A visual health check for your chickens

Keeping your birds healthy is your primary duty. In most cases, it is just a matter of checking them every day to make sure they look active and are showing no signs of discomfort.

After you have had your chickens for some time, you will get used to how they look and, when one or more start to appear unhappy, the signs will show straight away.

There are several questions we should ask ourselves when checking the birds and assessing if all is well in the coop.


A healthy bird will always look alert, stand upright, be very active showing good clean eyes, the plumage will look glossy and tight and the bird’s wattles and comb should have a bright red appearance.

They will eat and drink and generally look very happy and content.


Chickens, as with most animals, have a tendency to hide the fact that they are ill. When you check your birds, you may see a bird in the pen looking very hunched up; the head may be held down with the feathers looking ruffled, but as soon as you enter the pen the bird stands up and moves away quickly leaving you uncertain as to whether or not it is ill.

To be sure, you will need to stand quite still for a short period. This will allow the birds to settle down and become used to your presence. Once they are comfortable, any of the birds that are under the weather will soon show signs of droopiness, with eyes closing, wings drooping and fluffed up feathers. The birds will have the general appearance of looking very sorry for themselves.

If you see a bird that has this type of appearance, you need to investigate the problem immediately.

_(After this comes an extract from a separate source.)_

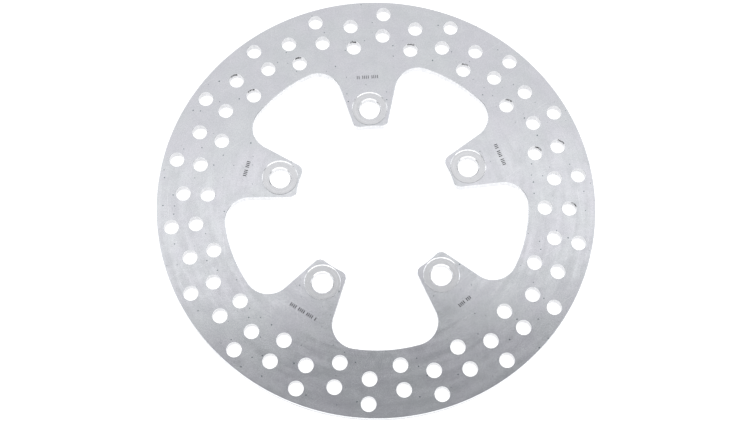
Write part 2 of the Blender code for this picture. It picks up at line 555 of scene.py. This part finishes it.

Carrying out a really thorough examination is recommended. You need to check for any signs of any eye infections (crusted, runny, part closed are the most common). Feel for loss of weight, look for the bird having any form of breathing difficulties, unusual droppings or dirty vent. Look around the vent and into the feathers for any signs of insect infestation as this can cause the birds distress. Also look out for nasal discharge or swollen sinuses.